The catch is that future networks will rely more heavily on millimeter-wave and sub-THz frequencies, which offer huge bandwidth but are far easier to block than lower-frequency signals. This is already a problem with 5G in some buildings and dense urban areas. With 6G, it gets worse.

The higher the frequency, the more the signal starts behaving like a fussy beam of light: great when it has a clear path, less useful when an obstacle, say a wall or a person, gets in the way. One answer is to install more base stations, routers, repeaters, relays, and powered antennas to densify the network or carry signals around obstacles. These work, but they also mean more hardware, more power consumption, more maintenance, and higher cost.

The researchers’ approach, published in Nature Communications, is a lower-tech but viable, possibly ingenious, solution. Instead of generating a new signal or amplifying the old one, the panel reshapes the path of radio waves already present in the environment.

“When a room is too dark, you can bring in more lamps – or use simple mirrors to guide the already available light,” says doctoral researcher Mahdi Asgari. “This is what these metacrystals do, but with radio waves.”

In practice, the panels could be placed on walls, ceilings, furniture, corridors, or other surfaces to steer a signal around a corner, into a shadowed area, or toward a particular user or device. They are not routers, and they are not signal boosters in the normal electronic sense. They are more like passive traffic directors for wireless energy.

The key is the metacrystal’s internal structure. Metamaterials are engineered materials whose useful behavior comes not just from what they are made of, but from how they are shaped at small scales. In this case, the team created an all-dielectric structure made from low-permittivity material and air gaps. The panel’s 3D geometry determines how incoming radio waves scatter, reflect, transmit, or get absorbed.
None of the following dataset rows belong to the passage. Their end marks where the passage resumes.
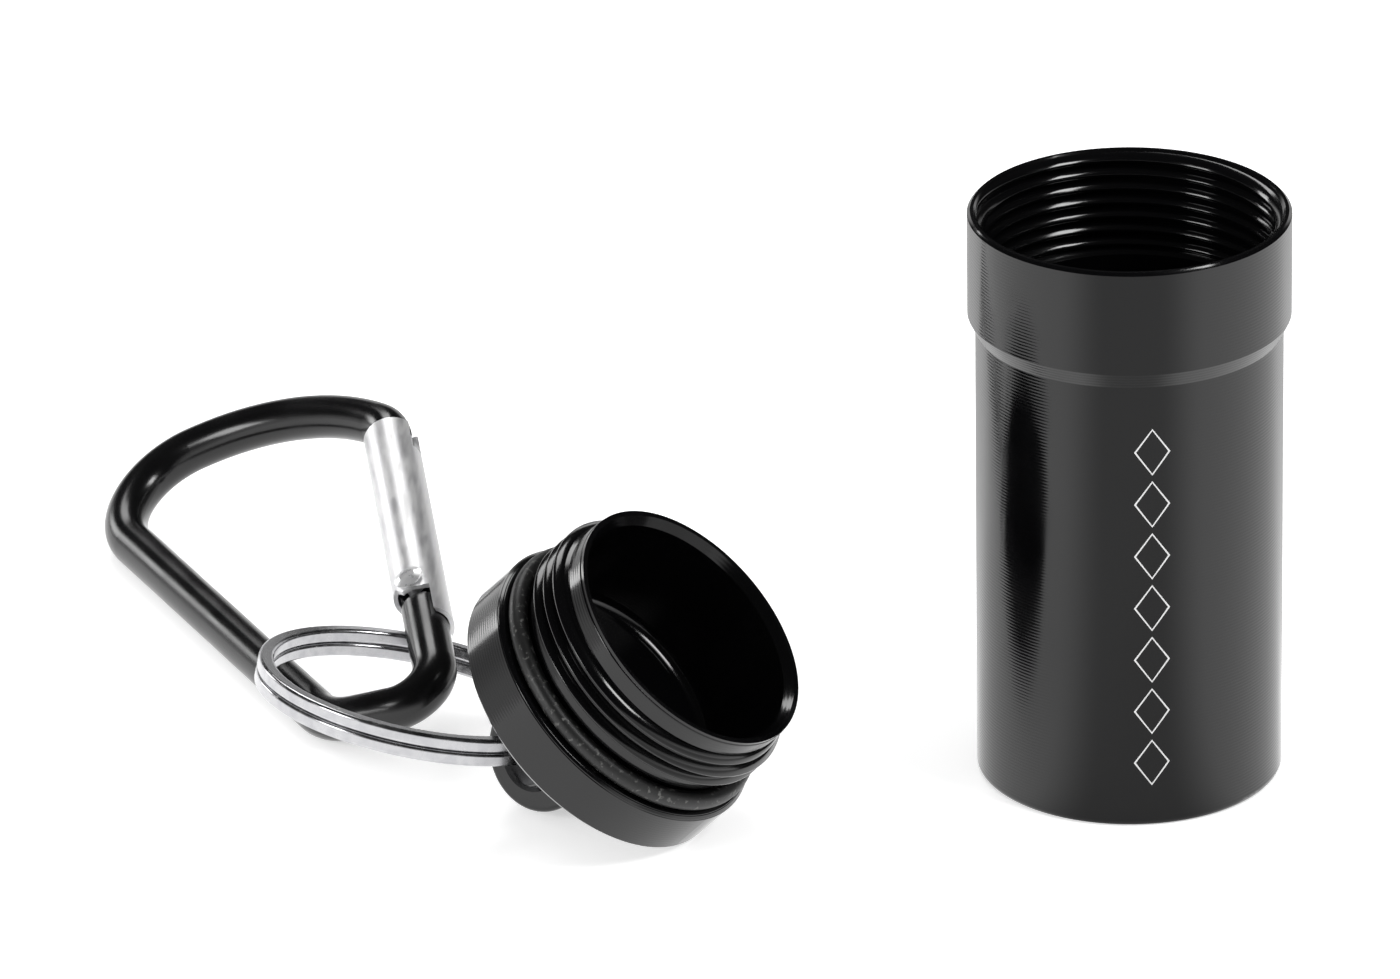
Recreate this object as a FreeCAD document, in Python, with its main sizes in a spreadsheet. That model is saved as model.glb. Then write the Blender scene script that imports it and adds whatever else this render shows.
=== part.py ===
import FreeCAD, Part
import math
import os

import Sketcher

Vector = FreeCAD.Vector
Rotation = FreeCAD.Rotation
Placement = FreeCAD.Placement

# Pocket case for earplugs: a turned aluminium canister that stands open, and beside it
# its screw cap, which lies on its lug with a split ring and a snap carabiner.
# The origin is the middle of the canister's base. +Z is up and +Y points away from the viewer.
# Every length is in millimetres and every angle in degrees.

# Driving dimensions
SIZES = {
    # canister
    "collar_radius": 16.0,
    "canister_radius": 15.22,
    "canister_height": 60.0,
    "collar_height": 10.8,
    "step_height": 1.65,
    "base_thickness": 2.0,
    "canister_bore_radius": 14.1,
    "thread_bore_radius": 15.05,
    "thread_bore_depth": 10.0,
    "thread_runout": 0.9,
    "foot_rounding": 0.75,
    "rim_chamfer": 0.3,
    "bore_corner": 1.5,
    # cap
    "cap_radius": 16.0,
    "cap_band_height": 5.55,
    "cap_edge_chamfer": 0.35,
    "shoulder_drop": 0.45,
    "neck_radius": 13.5,
    "neck_height": 2.3,
    "spigot_root_radius": 13.95,
    "spigot_thread_height": 5.5,
    "pilot_radius": 13.64,
    "pilot_height": 2.3,
    "cavity_radius": 12.5,
    "cavity_mouth_radius": 13.1,
    "cavity_mouth_depth": 0.9,
    "cavity_depth": 13.0,
    "cavity_corner": 1.2,
    # lug under the cap
    "lug_radius": 6.1,
    "lug_reach": 6.6,
    "lug_thickness": 4.6,
    "lug_edge": 0.5,
    "eye_radius": 3.2,
    "eye_reach": 7.4,
    "eye_chamfer": 0.4,
    # rubber ring
    "seal_section": 1.9,
    "seal_clearance": 0.03,
    # split ring
    "ring_outer_radius": 16.0,
    "ring_wire_width": 1.55,
    "ring_wire_height": 1.4,
    "ring_turn_gap": 0.06,
    "ring_wire_edge": 0.35,
    "ring_ramp_angle": 26.0,
    "ring_start_angle": 100.0,
    # carabiner
    "rod_radius": 2.25,
    "gate_radius": 2.8,
    "gate_length": 29.0,
    "gate_bore_radius": 2.35,
    "gate_bore_depth": 17.0,
    "gate_lip": 5.6,
    "lip_width": 1.0,
    "gate_edge_chamfer": 0.25,
    "mouth_inner_rise": 0.15,
    "mouth_arch_width": 2.1,
    "mouth_inner_gap": 0.75,
    "mouth_outer_gap": 0.45,
    "shoulder_drop_below_pivot": 2.2,
    "tongue_thickness": 2.4,
    "tongue_radius": 1.8,
    "nose_gap": 0.3,
    "nose_depth": 4.5,
    "nose_thickness": 1.8,
    "nose_clearance": 0.2,
    "nose_inset": 0.9,
    "nose_setback": 0.25,
    "rod_overlap": 0.5,
    "hinge_bend_radius": 3.8,
    "hinge_bend_angle": 112.0,
    "end_length": 4.4,
    "end_bend_radius": 6.8,
    "gate_lean": 21.2,
    "corner_bend_radius": 8.4,
    "corner_bend_angle": 114.0,
    "crown_radius": 26.5,
    "crown_angle": 52.0,
    "nose_bend_radius": 5.2,
    # hinge of the gate
    "rivet_radius": 0.9,
    "rivet_head_radius": 1.5,
    "rivet_head_height": 0.45,
    "rivet_crown_radius": 0.82,
    "rivet_edge_height": 0.16,
    "rivet_clearance": 0.05,
    "plunger_radius": 2.2,
    "plunger_head": 1.6,
    "plunger_stem_radius": 0.8,
    "plunger_stem": 3.5,
    "plunger_clearance": 0.05,
    "spring_wire_radius": 0.2,
    "spring_radius": 1.75,
    "spring_turns": 8.0,
    # how the pieces lie
    "cap_place_x": -53.58,
    "cap_place_y": -10.55,
    "cap_tilt": 44.0,
    "cap_heading": -23.4,
    "lug_turn": -19.0,
    "ring_swing": 53.1,
    "ring_play": 1.7,
    "pivot_place_x": -70.9,
    "pivot_place_y": 19.85,
    "carabiner_tilt": 28.5,
    "carabiner_heading": 25.7,
}


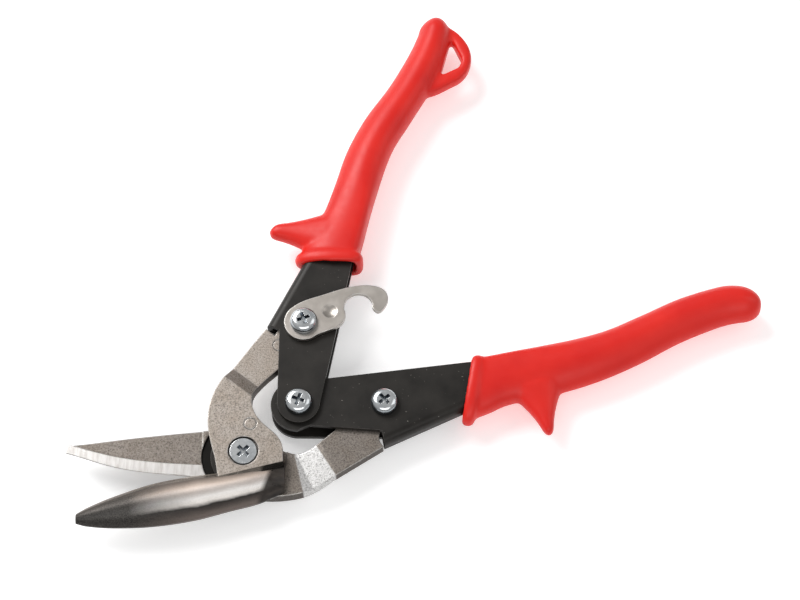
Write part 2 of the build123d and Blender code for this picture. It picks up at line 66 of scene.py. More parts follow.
# ---- materials ----------------------------------------------------------
class Look:
    """A node material with short calls for the nodes used here."""

    def __init__(self, name):
        self.material = bpy.data.materials.new(name)
        self.material.use_nodes = True
        self.tree = self.material.node_tree
        self.shader = self.tree.nodes["Principled BSDF"]
        self.place = self.tree.nodes.new("ShaderNodeTexCoord").outputs["Object"]

    def wire(self, value, socket):
        """Links a node's output to a socket, or writes a plain value into it."""
        if isinstance(value, bpy.types.NodeSocket):
            self.tree.links.new(value, socket)
        else:
            socket.default_value = value

    def set(self, **values):
        """Sets the main shader's sockets by their names."""
        names = {k.replace("_", " ").lower(): k for k in values}
        for socket in self.shader.inputs:
            if socket.name.lower() in names:
                self.wire(values[names[socket.name.lower()]], socket)

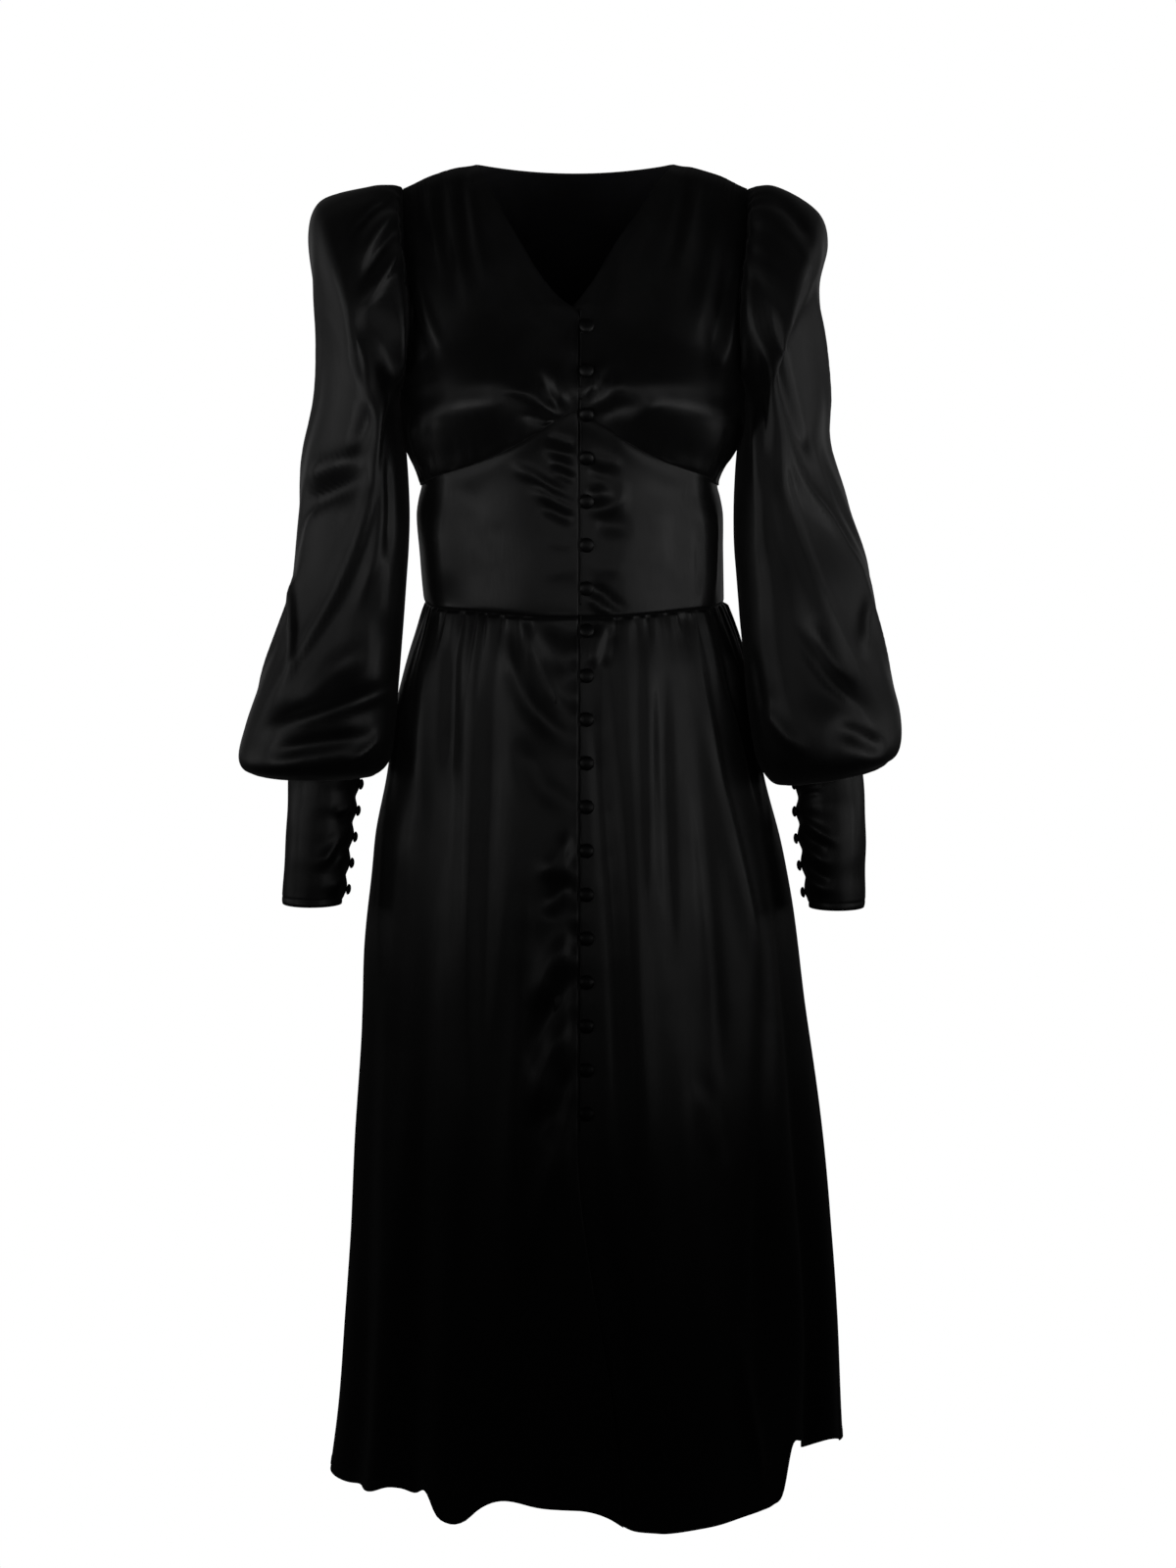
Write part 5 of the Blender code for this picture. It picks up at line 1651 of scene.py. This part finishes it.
# %% Creases of the sleeves
SLEEVE_FRONT_CREASES = {
    "right": rows_of(
        Crease,
        (6.0, 5, 0.2, ((-152, -66), (-160, -84), (-174, -108), (-186, -122))),
        (-5.2, 4.5, 0, ((-152, -54), (-166, -76), (-182, -104))),
        (5.4, 5, 0, ((-152, -40), (-170, -58), (-188, -88))),
        (-4.6, 5, 0, ((-153, -30), (-172, -44), (-192, -68))),
        (4.4, 7, 0.3, ((-154, -82), (-152, -140), (-160, -205), (-172, -268))),
        (-4.6, 13, 0, ((-170, -118), (-180, -150), (-186, -186))),
        (6.0, 8, 0.3, (
            (-160, -190), (-168, -240), (-176, -290), (-195, -345),
            (-220, -392), (-244, -432), (-274, -482),
        )),
        (-3.5, 7, 0, ((-173, -200), (-184, -228), (-194, -248))),
        (4.5, 8, 0, ((-168, -240), (-190, -246), (-212, -256), (-236, -272))),
        (-7.5, 9, 0, ((-166, -262), (-188, -268), (-210, -278), (-238, -296))),
        (3.6, 6, 0, ((-160, -250), (-164, -300), (-172, -340), (-186, -380))),
        (-3.0, 6, 0, ((-152, -230), (-156, -290), (-160, -350))),
        (4.0, 5, 0.3, ((-243, -330), (-240, -376), (-238, -420), (-246, -448))),
        (-6.0, 14, 0, ((-170, -404), (-196, -420), (-222, -442), (-260, -476))),
        (4.6, 8, 0, ((-156, -440), (-184, -450), (-212, -460), (-240, -468), (-270, -482))),
        (-4.0, 8, 0, ((-172, -480), (-200, -484), (-236, -490), (-266, -500))),
        (3.4, 5, 0, ((-166, -474), (-176, -490), (-196, -508))),
        (2.8, 9, 0, ((-156, -308), (-160, -350), (-162, -400))),
    ),
    "left": rows_of(
        Crease,
        (4.8, 6, 0.3, (
            (148, -66), (160, -134), (174, -207), (193, -264),
            (215, -297), (234, -332), (250, -356),
        )),
        (-4.8, 8, 0, (
            (154, -86), (168, -150), (186, -208), (198, -242), (216, -280), (234, -306),
        )),
        (4.2, 7, 0.2, (
            (158, -160), (170, -220), (180, -272), (195, -326),
            (214, -376), (234, -414), (260, -460),
        )),
        (-3.2, 7, 0, ((146, -110), (152, -180), (158, -250))),
        (3.6, 6, 0, ((146, -150), (148, -220), (150, -300))),
        (4.2, 6, 0, ((186, -386), (207, -424), (228, -447), (252, -466))),
        (-3.4, 6, 0, ((196, -380), (216, -414), (238, -442))),
        (-4.2, 9, 0, ((214, -468), (243, -482), (268, -496))),
        (3.8, 6, 0, ((246, -366), (242, -392), (244, -420))),
        (3.2, 7, 0, ((160, -450), (176, -476), (200, -500))),
        (-3.0, 6, 0, ((150, -400), (158, -440), (166, -480))),
        (3.6, 8, 0, ((170, -50), (190, -74), (202, -100))),
        (-3.6, 9, 0, ((160, -26), (186, -44), (204, -70))),
    ),
}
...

The researchers designed the structures using inverse topology optimization. Rather than manually sketching every internal feature, they defined the electromagnetic job they wanted the panel to perform, and the software generated a geometry capable of doing it. The resulting metacrystals were designed to handle multiple incoming waves, different angles, two polarizations, and multiple functions, including anomalous reflection, transmission, and absorption.

This last bit is important because it defines one of the “innovation” aspects of the project. Intelligent surfaces are not new. Passive metasurfaces exist, but they often work well for only one frequency band, polarization, or arrival angle. The researchers’ metacrystals aim to bridge that gap by using a modestly thick, volumetric 3D structure rather than a single patterned layer, giving the panel greater design freedom without adding electronics.

Reconfigurable intelligent surfaces have long been proposed as a means to improve future wireless coverage. However, many require electronic components and power, which leads us to another big advantage of the device: cost and simplicity.

Because the panels can be 3D-printed, the researchers estimate that the consumable material cost could be only a few tens of euros per piece. There’s also the benefit of customization: each panel could be tailored to a known environment rather than mass-produced as a universal box. A network and a space could have panels designed for their exact transceiver and obstacle layout, respectively.

“For industry, the most attractive use cases are static or slowly changing environments like factories, indoor 5G/6G networks, warehouses, and long corridors,” says Asgari. “In such places, a passive panel designed for a known layout could be much cheaper and simpler than an actively controlled surface that requires continuous maintenance.”

There are limits, of course. A passive panel cannot create power from nowhere, and every redirected path still faces real physics. Distance, absorption, scattering, reflection, and insertion losses all reduce signal strength. In theory, you could keep bouncing a beam with multiple panels toward a far-off destination, yet in practice, every bend and every extra meter eats into the link budget. At sub-THz frequencies, the atmosphere itself adds loss with distance.

The researchers now want to move from fixed panels to simpler, reconfigurable versions that adapt to changes in the wireless environment. They are also seeking commercialization and engagement from industrial collaborators.